The men were more evenly matched - though each with a distinct sound, which was another good point - and two in particular stood out. Dimitry Ivashchenko was extremely impressive as Khovansky, with a healthy, ringing, resounding, bass voice, a pillar of polished ebony, and magnificent, princely presence. He can come back any time. And Dmitry Belosseslkiy, with a grainier, appropriately older-sounding timbre, was tireless as Dosifey. Nikitin, as we know, has his ups and downs and can be disconcerting. Here, he was a little down at the start, sounding frayed and tired and taking time, like Anita R., to warm up, but for his wonderful act 3 aria he was definitely up: it was one of the evening's highlights, as it should be. John Daszak kind-of hacked his way through the role of Golitsin, and I might have appreciated a bit more legato suppleness, but to be honest I don't mind that kind of approach to these mad Russian tenor arias, and his quarrel with Khovansky in act 2 was another highlight. Even the scrivener was a perfect Russian-style character tenor. Only Prince Andrey lacked personality, but perhaps it isn't a part to make much impact in.
As I mentioned above, this run has been disturbed by Covid, and I guess that goes for rehearsals as well as performances. The chorus seemed hesitant and underprepared, and tended to run ahead of the pit as they milled around the stage, though of course it must be extremely tricky to meet some of Mussorgsky's demands while on the move. Also, they were masked, which may have explained some lack of impact; though when standing still, they could be excellent, as in their marvellous, moving appeal to Khovansky at the end of act 3.
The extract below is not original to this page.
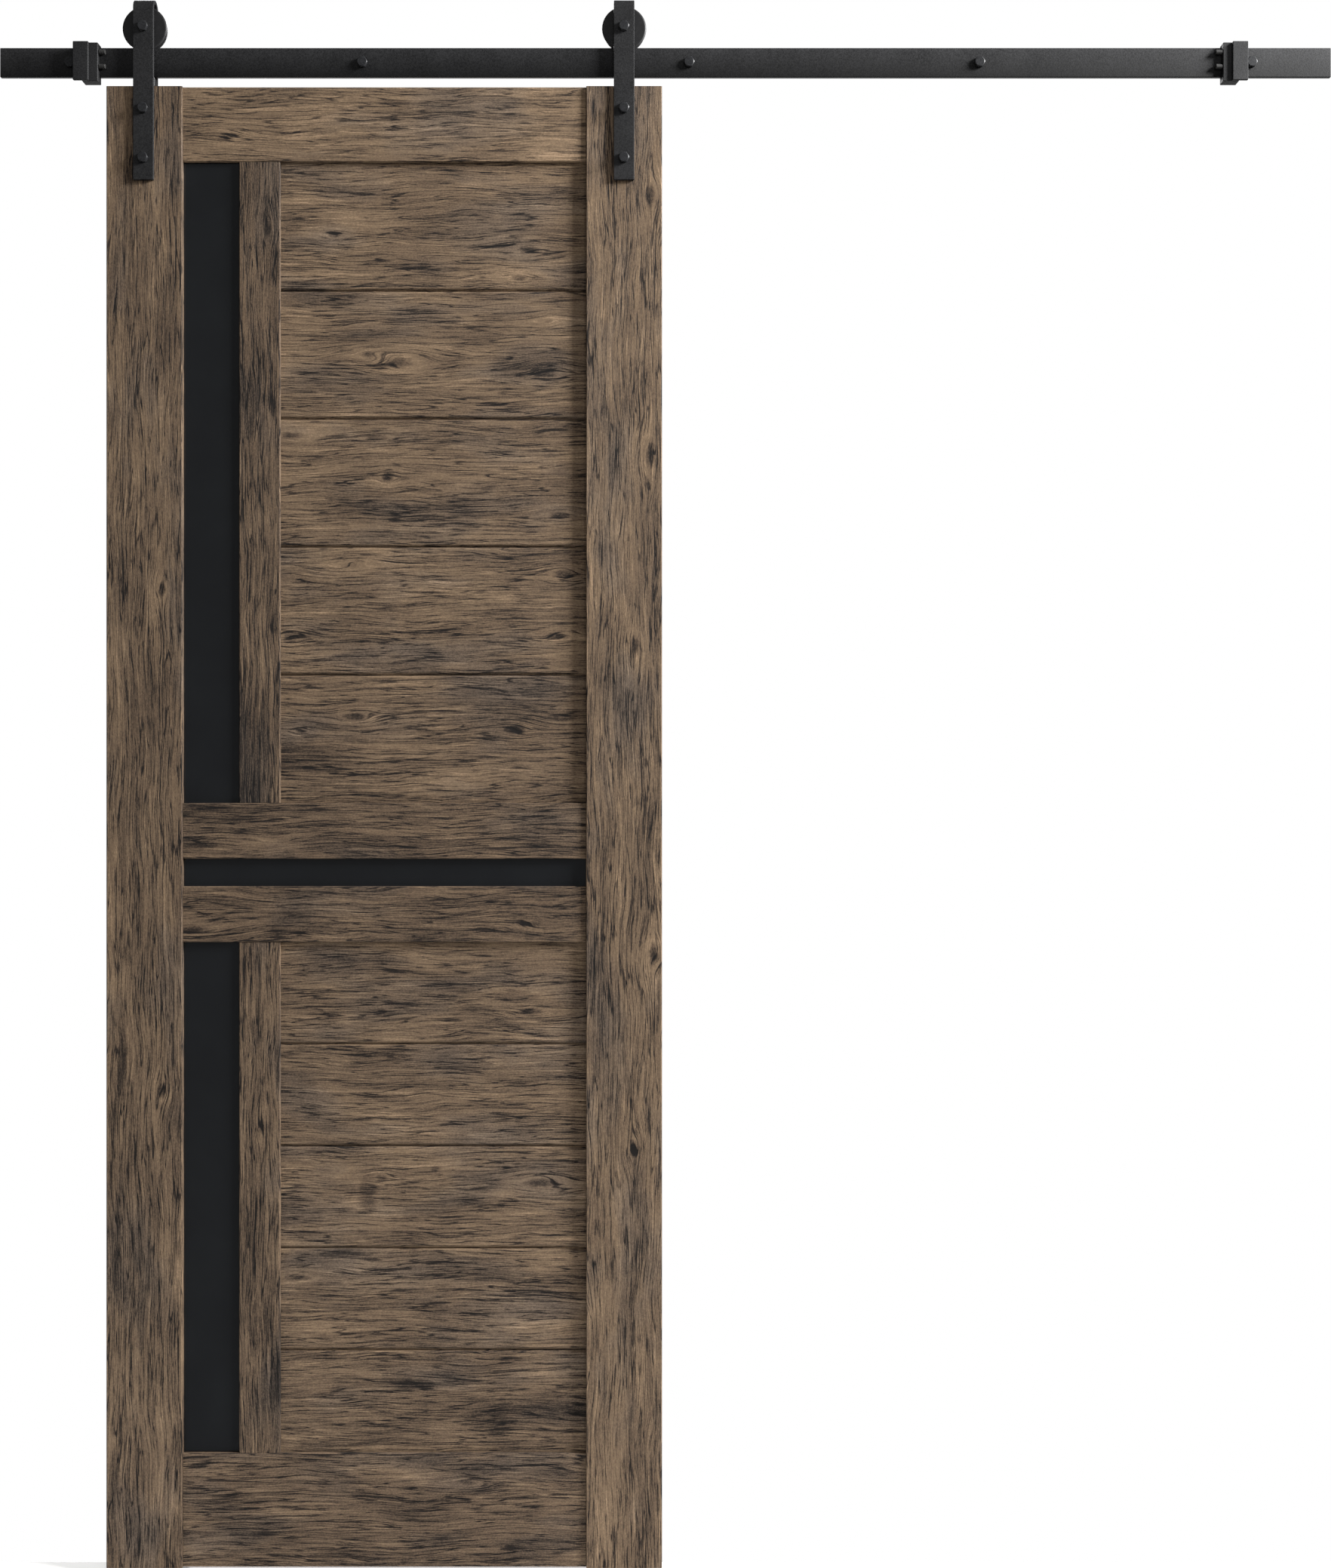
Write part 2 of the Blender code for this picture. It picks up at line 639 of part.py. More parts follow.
def build_frame(parent):
    """Stiles, rails and mullions. It returns the stiles, which the hangers' bolts go through."""
    stiles = {
        "left": member(
            "left_stile",
            (DOOR_LEFT_X, DOOR_BOTTOM_Z),
            (OPENING_LEFT_X, DOOR_TOP_Z),
            0,
            (False, True),
            True,
            False,
            parent,
        ),
        "right": member(
            "right_stile",
            (OPENING_RIGHT_X, DOOR_BOTTOM_Z),
            (DOOR_RIGHT_X, DOOR_TOP_Z),
            0,
            (True, False),
            True,
            False,
            parent,
        ),
    }
    rails = (
        ("top_rail", UPPER_PANEL_TOP_Z, DOOR_TOP_Z, (True, False)),
        ("upper_mid_rail", STRIP_TOP_Z, UPPER_PANEL_BOTTOM_Z, (True, True)),
        ("lower_mid_rail", LOWER_PANEL_TOP_Z, STRIP_BOTTOM_Z, (True, True)),
        ("bottom_rail", DOOR_BOTTOM_Z, LOWER_PANEL_BOTTOM_Z, (False, True)),
    )
    for name, low_z, high_z, grooves in rails:
        low = (OPENING_LEFT_X, low_z)
        high = (OPENING_RIGHT_X, high_z)
        member(name, low, high, RAIL_RECESS, grooves, False, True, parent)
    mullions = (
        ("upper_mullion", UPPER_PANEL_BOTTOM_Z, UPPER_PANEL_TOP_Z),
        ("lower_mullion", LOWER_PANEL_BOTTOM_Z, LOWER_PANEL_TOP_Z),
    )
    for name, low_z, high_z in mullions:
        low = (MULLION_LEFT_X, low_z)
        high = (PLANKS_LEFT_X, high_z)
        member(name, low, high, MULLION_RECESS, (True, True), True, True, parent)
    return stiles


def plank_outline(low, high, grooved, tongued):
    """A plank's section as (depth, Z): a groove in its low edge, a tongue on its high edge."""
    deep = PANEL_THICKNESS / 2
    shoulder = deep - PLANK_BEVEL
    slot = TONGUE_THICKNESS / 2 + FACE_GAP
    tongue = TONGUE_THICKNESS / 2
    slot_top = low + TONGUE_HEIGHT + 2 * FACE_GAP
    tongue_top = high + TONGUE_HEIGHT
    if grooved:
        half = [(deep, low + PLANK_BEVEL), (shoulder, low), (slot, low), (slot, slot_top)]
        points = [(-depth, z) for depth, z in half] + half[::-1]
    else:
        points = [(-deep, low), (deep, low)]
    if tongued:
        half = [(deep, high - PLANK_BEVEL), (shoulder, high), (tongue, high), (tongue, tongue_top)]
        points += half + [(-depth, z) for depth, z in half[::-1]]
    else:
        points += [(deep, high), (-deep, high)]
    return points


def build_planks(panel, low_z, high_z, parent):
    """The boards of one panel, numbered from the top. The end boards reach into the rails."""
    pitch = (high_z - low_z) / PLANKS_PER_PANEL
    length = OPENING_RIGHT_X - PLANKS_LEFT_X + 2 * PANEL_GRIP
    middle = ((OPENING_RIGHT_X + PLANKS_LEFT_X) / 2, DOOR_MID_Y, 0)
    for index in range(PLANKS_PER_PANEL):
        first = index == 0
        last = index == PLANKS_PER_PANEL - 1
        high = high_z - pitch * index + (PANEL_GRIP if first else -FACE_GAP / 2)
        low = high_z - pitch * (index + 1) + (-PANEL_GRIP if last else FACE_GAP / 2)
        outline = plank_outline(low, high, not last, not first)
        plank = outlined(f"{panel}_plank_{index + 1}", outline, length, middle)
        add_part(plank, "rustic_oak", parent)


def build_glass(name, low, high, parent):
    """A pane for an opening between two (X, Z) corners, held in the grooves around it."""
    front = DOOR_MID_Y - PANEL_THICKNESS / 2
    back = DOOR_MID_Y + PANEL_THICKNESS / 2
    start = (low[0] - PANEL_GRIP, front, low[1] - PANEL_GRIP)
    end = (high[0] + PANEL_GRIP, back, high[1] + PANEL_GRIP)
    pane = box(name, start, end)
    bevel(pane, GLASS_EDGE)
    add_part(pane, "black_glass", parent)


def build_door(parent):
    stiles = build_frame(parent)
    build_planks("upper", UPPER_PANEL_BOTTOM_Z, UPPER_PANEL_TOP_Z, parent)
    build_planks("lower", LOWER_PANEL_BOTTOM_Z, LOWER_PANEL_TOP_Z, parent)
    panes = (
        ("upper_glass", UPPER_PANEL_BOTTOM_Z, UPPER_PANEL_TOP_Z, MULLION_LEFT_X),
        ("middle_glass", STRIP_BOTTOM_Z, STRIP_TOP_Z, OPENING_RIGHT_X),
        ("lower_glass", LOWER_PANEL_BOTTOM_Z, LOWER_PANEL_TOP_Z, MULLION_LEFT_X),
    )
    for name, low_z, high_z, right_x in panes:
        build_glass(name, (OPENING_LEFT_X, low_z), (right_x, high_z), parent)
    return stiles


def build_hanger(label, x, stile, parent):
    build_strap(label, x, parent)
    build_axle(label, x, parent)
    build_wheel(label, x, parent)
    build_anti_jump(label, x, parent)
    for level, drop in zip(("upper", "lower"), DOOR_BOLT_DROPS):
        build_door_bolt(label, level, x, DOOR_TOP_Z - drop, stile, parent)


def main():
    root = add_empty("wall_mount", (0, 0, 0))
    build_track(root)
    build_stop(-1, STOP_INSET_LEFT, root)
    build_stop(1, STOP_INSET_RIGHT, root)
    carriage = add_empty("carriage", (DOOR_MID_X, RAIL_MID_Y, RAIL_TOP_Z), root)
    stiles = build_door(carriage)
    for label, x in HANGER_XS.items():
        build_hanger(label, x, stiles[label], carriage)


clear_scene()
PARTS = add_collection("sliding_barn_door")
CUTTERS = add_collection("cutters", hidden=True)
SLOTS = {name: add_material(name) for name in MATERIALS}
main()
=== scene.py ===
"""Looks for a sliding barn door: powder-coated track hardware and a rustic oak leaf.

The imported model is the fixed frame. The steel, nylon and rubber pieces are made again here with finer
meshes, each where its CAD solid stands. The oak and the glass keep their CAD solids under new finishes.
"""

from __future__ import annotations

import logging
import math
from dataclasses import dataclass, field
from enum import Enum
from typing import Any, Sequence

import bmesh
import bpy
from mathutils import Matrix, Vector

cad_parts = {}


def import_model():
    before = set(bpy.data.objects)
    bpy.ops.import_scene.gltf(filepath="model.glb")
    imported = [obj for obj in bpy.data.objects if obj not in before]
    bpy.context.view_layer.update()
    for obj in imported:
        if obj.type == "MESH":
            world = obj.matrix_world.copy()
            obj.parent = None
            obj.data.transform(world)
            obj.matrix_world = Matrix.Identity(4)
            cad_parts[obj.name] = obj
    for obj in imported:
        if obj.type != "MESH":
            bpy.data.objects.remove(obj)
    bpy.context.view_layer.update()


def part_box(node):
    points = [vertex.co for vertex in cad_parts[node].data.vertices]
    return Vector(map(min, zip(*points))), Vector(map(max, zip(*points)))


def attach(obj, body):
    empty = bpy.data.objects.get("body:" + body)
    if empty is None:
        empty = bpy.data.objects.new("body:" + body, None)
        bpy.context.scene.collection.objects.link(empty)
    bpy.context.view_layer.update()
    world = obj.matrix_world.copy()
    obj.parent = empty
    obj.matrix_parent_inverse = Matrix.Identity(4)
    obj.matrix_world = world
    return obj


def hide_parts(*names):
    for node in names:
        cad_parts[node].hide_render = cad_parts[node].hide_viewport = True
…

Perhaps I was unduly swayed by his origins, but I found Hartmut Haenchen's style more German than Russian (more Golitsin than Khovansky? The relevance of this work to 20th and 21st century geopoltics is striking as you sit through it, but discussing that would take up a whole article, more learned than I'm able to write). Ideally, I'd have appreciated more drive and drama, more colour and contrast, a bit more wild, Russian abandon, with the singers egged on to follow suit. But to return to what I said at the start, this was an unusually good evening and I'm just picking holes: the four hours were over too soon.